DATA FOR THIS EXERCISE:
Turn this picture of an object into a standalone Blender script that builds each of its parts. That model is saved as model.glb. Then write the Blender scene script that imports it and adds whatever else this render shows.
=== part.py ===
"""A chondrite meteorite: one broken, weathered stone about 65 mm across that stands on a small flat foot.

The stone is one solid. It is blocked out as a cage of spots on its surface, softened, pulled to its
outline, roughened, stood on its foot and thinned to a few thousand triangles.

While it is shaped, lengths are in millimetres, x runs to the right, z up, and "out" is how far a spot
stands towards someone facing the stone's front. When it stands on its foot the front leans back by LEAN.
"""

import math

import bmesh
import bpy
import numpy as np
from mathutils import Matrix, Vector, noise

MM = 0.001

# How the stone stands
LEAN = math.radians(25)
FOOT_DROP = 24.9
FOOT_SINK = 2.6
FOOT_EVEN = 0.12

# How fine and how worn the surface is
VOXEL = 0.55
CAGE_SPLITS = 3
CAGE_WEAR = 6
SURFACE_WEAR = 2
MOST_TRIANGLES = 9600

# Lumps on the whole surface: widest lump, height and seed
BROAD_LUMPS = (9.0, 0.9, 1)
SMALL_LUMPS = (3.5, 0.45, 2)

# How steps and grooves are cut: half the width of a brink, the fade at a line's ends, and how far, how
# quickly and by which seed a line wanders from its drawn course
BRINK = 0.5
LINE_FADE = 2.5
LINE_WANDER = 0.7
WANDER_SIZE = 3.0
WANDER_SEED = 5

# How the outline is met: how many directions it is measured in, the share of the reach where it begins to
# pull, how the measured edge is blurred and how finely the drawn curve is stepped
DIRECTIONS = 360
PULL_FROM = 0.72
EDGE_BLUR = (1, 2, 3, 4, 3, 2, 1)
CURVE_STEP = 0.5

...

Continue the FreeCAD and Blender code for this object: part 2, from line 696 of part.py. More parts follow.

==

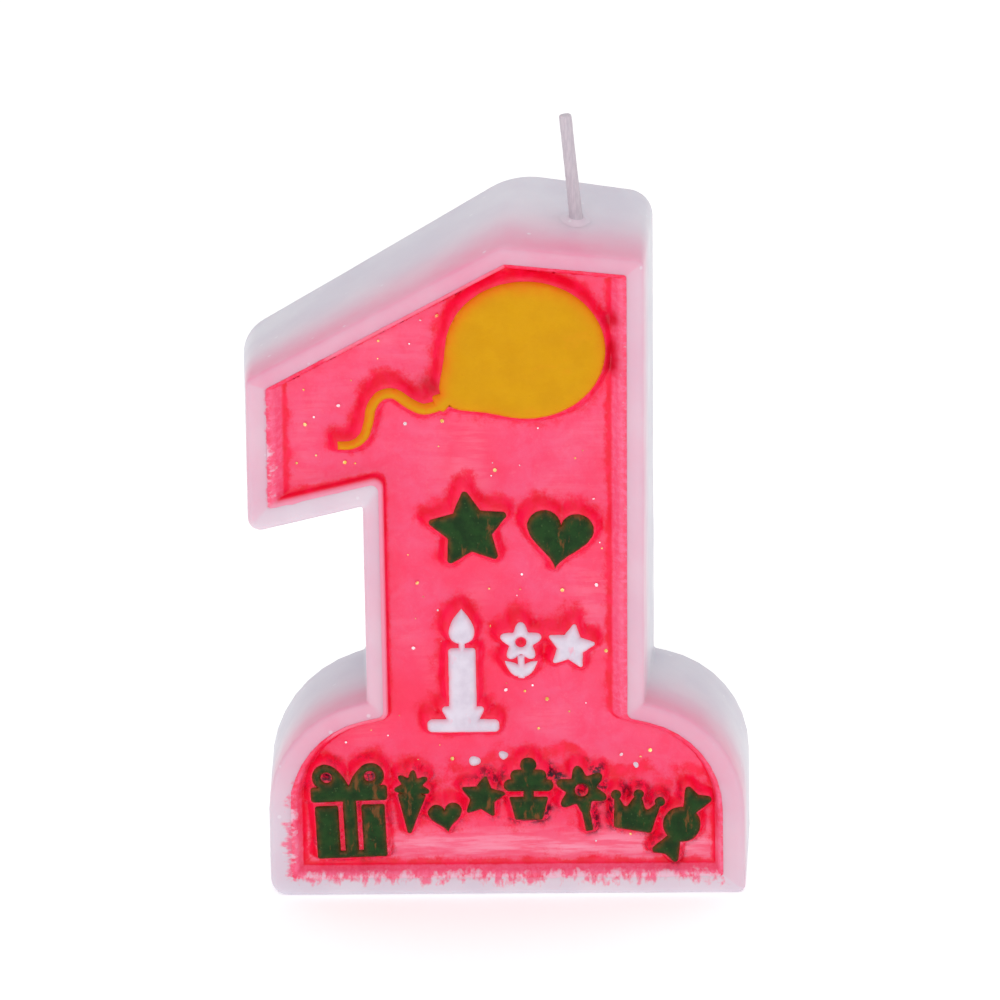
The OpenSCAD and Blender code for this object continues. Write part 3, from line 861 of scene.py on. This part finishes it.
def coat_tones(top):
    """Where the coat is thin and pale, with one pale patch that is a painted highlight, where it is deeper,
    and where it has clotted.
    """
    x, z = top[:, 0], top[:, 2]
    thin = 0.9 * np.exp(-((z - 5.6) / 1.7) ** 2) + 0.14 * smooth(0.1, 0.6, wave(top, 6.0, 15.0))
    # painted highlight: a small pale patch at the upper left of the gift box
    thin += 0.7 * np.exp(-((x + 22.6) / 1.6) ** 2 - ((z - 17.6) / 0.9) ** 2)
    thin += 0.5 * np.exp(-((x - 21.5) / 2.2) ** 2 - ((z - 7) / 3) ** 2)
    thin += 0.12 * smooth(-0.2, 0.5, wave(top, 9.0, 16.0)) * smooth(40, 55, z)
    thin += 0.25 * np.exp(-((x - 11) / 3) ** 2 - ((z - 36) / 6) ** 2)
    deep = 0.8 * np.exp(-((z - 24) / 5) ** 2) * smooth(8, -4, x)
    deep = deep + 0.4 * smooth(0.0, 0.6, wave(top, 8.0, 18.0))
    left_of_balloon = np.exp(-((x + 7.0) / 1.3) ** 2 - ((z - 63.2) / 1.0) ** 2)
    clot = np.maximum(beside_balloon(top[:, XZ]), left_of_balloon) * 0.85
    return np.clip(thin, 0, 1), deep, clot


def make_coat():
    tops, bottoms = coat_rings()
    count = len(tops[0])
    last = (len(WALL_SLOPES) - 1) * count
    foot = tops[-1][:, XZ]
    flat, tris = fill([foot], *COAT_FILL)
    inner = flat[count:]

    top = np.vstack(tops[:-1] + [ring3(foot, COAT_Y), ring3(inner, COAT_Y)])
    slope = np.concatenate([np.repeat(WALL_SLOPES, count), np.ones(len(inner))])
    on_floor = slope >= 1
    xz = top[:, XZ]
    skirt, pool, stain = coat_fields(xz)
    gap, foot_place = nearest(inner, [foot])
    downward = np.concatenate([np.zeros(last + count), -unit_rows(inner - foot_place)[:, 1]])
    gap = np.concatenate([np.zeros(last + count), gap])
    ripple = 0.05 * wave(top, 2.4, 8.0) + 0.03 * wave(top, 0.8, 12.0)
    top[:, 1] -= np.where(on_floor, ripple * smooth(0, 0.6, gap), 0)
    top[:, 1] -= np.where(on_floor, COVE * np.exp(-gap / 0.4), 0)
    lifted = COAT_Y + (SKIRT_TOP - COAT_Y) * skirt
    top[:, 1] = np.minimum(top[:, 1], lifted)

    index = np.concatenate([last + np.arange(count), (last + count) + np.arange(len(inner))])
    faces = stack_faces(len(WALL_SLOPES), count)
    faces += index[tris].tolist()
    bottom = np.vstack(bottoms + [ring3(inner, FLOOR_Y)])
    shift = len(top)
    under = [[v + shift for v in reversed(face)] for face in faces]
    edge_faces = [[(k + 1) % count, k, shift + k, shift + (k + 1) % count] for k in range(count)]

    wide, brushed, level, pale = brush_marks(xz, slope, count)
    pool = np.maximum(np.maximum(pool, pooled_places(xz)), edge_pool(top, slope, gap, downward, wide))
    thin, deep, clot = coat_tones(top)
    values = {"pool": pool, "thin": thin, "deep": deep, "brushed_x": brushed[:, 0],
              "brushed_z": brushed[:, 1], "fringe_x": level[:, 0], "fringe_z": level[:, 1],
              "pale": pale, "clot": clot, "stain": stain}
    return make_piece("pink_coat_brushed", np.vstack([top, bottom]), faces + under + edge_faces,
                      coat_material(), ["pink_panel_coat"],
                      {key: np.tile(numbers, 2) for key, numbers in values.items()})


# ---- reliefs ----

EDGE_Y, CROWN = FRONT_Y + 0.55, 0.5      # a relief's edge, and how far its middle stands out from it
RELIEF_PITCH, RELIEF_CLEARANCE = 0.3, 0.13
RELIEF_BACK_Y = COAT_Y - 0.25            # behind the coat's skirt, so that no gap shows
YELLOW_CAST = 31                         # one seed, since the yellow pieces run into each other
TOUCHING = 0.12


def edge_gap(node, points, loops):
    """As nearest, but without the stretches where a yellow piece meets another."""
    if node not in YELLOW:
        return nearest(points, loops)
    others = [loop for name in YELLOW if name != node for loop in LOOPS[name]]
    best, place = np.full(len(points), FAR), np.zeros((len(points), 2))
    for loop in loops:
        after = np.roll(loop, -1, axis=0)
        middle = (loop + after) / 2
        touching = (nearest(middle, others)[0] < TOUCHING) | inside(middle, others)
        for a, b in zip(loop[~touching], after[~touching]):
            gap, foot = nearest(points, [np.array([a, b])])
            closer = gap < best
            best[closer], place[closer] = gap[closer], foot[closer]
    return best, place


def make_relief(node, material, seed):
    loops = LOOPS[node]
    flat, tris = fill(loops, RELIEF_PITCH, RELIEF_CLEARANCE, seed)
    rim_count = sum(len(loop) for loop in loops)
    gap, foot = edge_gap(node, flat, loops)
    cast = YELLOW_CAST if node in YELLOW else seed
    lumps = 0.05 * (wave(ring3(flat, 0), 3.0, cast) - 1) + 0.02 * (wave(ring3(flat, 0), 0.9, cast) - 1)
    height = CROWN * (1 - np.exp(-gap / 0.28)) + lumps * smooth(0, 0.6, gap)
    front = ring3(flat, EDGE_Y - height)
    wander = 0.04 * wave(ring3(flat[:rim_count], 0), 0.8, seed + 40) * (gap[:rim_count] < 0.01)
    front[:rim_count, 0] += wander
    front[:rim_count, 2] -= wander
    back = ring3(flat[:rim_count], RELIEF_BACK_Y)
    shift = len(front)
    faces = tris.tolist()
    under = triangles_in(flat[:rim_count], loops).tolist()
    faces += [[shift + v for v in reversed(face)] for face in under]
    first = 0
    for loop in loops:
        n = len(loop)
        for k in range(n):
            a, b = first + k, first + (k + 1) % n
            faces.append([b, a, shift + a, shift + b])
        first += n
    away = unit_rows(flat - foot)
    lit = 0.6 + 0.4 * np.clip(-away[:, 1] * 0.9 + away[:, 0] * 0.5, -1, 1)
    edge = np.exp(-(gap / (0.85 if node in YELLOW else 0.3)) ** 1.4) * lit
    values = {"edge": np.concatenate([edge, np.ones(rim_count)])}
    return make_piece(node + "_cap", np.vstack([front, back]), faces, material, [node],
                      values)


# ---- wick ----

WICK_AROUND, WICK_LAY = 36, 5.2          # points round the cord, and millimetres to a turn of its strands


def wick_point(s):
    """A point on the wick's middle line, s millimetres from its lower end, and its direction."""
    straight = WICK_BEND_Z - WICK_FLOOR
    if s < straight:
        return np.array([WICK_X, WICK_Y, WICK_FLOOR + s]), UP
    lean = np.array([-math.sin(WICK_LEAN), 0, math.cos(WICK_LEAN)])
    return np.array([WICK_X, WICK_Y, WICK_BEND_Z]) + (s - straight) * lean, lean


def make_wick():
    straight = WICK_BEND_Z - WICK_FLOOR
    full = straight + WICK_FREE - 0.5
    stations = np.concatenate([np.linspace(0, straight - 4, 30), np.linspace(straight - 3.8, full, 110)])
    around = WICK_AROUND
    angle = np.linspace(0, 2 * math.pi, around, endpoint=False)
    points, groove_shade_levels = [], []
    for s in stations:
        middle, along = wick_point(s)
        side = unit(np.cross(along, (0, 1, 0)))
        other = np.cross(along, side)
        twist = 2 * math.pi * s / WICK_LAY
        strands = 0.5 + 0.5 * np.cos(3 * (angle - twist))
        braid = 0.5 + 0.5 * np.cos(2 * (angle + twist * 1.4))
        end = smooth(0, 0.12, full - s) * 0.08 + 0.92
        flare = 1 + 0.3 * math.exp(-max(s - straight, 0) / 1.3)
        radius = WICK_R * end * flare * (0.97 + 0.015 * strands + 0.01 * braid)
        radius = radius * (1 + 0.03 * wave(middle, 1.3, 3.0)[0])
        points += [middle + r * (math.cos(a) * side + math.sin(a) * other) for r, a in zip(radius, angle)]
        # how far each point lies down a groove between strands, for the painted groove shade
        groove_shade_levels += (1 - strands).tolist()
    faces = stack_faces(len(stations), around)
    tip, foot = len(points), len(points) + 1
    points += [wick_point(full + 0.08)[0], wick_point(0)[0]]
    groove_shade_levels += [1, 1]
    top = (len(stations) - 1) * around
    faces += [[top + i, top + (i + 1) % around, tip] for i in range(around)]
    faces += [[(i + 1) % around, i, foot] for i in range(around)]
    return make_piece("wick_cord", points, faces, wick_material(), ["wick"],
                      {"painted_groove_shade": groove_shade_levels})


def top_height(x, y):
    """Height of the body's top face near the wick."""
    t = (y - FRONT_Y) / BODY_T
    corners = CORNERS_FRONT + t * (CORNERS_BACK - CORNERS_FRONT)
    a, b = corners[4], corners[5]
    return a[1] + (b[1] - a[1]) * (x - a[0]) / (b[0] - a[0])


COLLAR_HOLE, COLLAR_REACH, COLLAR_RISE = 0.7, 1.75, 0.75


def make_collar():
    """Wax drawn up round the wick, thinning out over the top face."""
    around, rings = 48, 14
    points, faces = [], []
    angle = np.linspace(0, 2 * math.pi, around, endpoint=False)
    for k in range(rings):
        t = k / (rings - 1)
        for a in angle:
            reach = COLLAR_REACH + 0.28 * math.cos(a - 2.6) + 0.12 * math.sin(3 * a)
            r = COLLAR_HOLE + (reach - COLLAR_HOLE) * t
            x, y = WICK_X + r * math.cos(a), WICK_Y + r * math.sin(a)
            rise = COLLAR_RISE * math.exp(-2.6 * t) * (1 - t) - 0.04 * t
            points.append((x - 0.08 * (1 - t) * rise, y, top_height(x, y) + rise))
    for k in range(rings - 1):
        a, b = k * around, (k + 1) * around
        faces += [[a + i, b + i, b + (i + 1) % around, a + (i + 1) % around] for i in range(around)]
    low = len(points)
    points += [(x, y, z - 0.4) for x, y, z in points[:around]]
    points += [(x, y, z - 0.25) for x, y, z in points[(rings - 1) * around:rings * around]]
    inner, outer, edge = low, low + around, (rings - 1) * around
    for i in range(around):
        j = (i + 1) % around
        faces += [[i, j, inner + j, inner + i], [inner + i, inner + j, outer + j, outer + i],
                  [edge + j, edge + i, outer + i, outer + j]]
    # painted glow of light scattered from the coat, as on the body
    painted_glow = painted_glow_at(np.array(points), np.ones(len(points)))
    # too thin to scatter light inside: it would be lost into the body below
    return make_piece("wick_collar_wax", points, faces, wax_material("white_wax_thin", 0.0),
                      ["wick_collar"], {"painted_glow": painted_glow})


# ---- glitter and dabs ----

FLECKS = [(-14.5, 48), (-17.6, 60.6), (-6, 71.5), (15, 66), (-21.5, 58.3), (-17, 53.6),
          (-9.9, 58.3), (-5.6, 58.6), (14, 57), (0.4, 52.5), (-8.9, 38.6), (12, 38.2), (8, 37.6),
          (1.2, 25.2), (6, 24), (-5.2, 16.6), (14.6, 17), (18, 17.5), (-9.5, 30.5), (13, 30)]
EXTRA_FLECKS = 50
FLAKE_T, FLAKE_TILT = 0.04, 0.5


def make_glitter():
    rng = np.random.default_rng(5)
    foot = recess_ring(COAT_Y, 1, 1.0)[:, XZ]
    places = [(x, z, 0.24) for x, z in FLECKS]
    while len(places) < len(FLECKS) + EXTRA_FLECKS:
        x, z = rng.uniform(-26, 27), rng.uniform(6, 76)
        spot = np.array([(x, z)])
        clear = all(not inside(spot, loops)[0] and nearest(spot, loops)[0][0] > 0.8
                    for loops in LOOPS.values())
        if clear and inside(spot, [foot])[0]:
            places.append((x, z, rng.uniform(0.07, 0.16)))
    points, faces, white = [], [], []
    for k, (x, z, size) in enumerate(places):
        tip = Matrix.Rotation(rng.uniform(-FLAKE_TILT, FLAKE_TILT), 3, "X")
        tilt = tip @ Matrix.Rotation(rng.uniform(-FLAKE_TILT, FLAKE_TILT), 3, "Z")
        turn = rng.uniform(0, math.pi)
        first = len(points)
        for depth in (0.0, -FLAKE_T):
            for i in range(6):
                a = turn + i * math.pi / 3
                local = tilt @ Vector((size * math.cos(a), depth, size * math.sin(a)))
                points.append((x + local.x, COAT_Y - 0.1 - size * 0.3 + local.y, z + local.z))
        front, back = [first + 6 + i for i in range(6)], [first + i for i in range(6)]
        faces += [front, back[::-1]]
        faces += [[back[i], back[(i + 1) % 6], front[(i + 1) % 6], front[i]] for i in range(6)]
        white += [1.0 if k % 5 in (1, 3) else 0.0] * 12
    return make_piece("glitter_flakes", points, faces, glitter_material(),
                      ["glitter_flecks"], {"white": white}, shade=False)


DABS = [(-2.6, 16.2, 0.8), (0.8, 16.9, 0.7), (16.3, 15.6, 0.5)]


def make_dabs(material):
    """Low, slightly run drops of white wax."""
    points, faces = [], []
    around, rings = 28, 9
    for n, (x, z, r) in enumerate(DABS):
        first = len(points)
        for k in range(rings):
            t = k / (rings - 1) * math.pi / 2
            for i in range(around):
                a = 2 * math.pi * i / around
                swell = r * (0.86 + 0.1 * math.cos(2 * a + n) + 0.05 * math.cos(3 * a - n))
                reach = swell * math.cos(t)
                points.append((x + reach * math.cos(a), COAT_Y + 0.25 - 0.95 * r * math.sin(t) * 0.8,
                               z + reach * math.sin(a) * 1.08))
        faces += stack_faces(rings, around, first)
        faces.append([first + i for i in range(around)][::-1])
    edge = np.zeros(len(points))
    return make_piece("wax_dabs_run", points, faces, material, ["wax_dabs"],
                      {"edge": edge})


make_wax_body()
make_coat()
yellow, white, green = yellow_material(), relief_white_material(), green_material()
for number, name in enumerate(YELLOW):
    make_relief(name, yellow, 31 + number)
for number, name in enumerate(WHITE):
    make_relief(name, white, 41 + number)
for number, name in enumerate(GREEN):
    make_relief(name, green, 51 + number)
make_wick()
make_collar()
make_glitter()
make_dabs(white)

TASK TO COMPLETE:
Nothing but the lines from the one with "Turn this picture" through the one with "CURVE_STEP = 0.5" should be repeated, and each exactly.

EXERCISE RESPONSE:
Turn this picture of an object into a standalone Blender script that builds each of its parts. That model is saved as model.glb. Then write the Blender scene script that imports it and adds whatever else this render shows.
=== part.py ===
"""A chondrite meteorite: one broken, weathered stone about 65 mm across that stands on a small flat foot.

The stone is one solid. It is blocked out as a cage of spots on its surface, softened, pulled to its
outline, roughened, stood on its foot and thinned to a few thousand triangles.

While it is shaped, lengths are in millimetres, x runs to the right, z up, and "out" is how far a spot
stands towards someone facing the stone's front. When it stands on its foot the front leans back by LEAN.
"""

import math

import bmesh
import bpy
import numpy as np
from mathutils import Matrix, Vector, noise

MM = 0.001

# How the stone stands
LEAN = math.radians(25)
FOOT_DROP = 24.9
FOOT_SINK = 2.6
FOOT_EVEN = 0.12

# How fine and how worn the surface is
VOXEL = 0.55
CAGE_SPLITS = 3
CAGE_WEAR = 6
SURFACE_WEAR = 2
MOST_TRIANGLES = 9600

# Lumps on the whole surface: widest lump, height and seed
BROAD_LUMPS = (9.0, 0.9, 1)
SMALL_LUMPS = (3.5, 0.45, 2)

# How steps and grooves are cut: half the width of a brink, the fade at a line's ends, and how far, how
# quickly and by which seed a line wanders from its drawn course
BRINK = 0.5
LINE_FADE = 2.5
LINE_WANDER = 0.7
WANDER_SIZE = 3.0
WANDER_SEED = 5

# How the outline is met: how many directions it is measured in, the share of the reach where it begins to
# pull, how the measured edge is blurred and how finely the drawn curve is stepped
DIRECTIONS = 360
PULL_FROM = 0.72
EDGE_BLUR = (1, 2, 3, 4, 3, 2, 1)
CURVE_STEP = 0.5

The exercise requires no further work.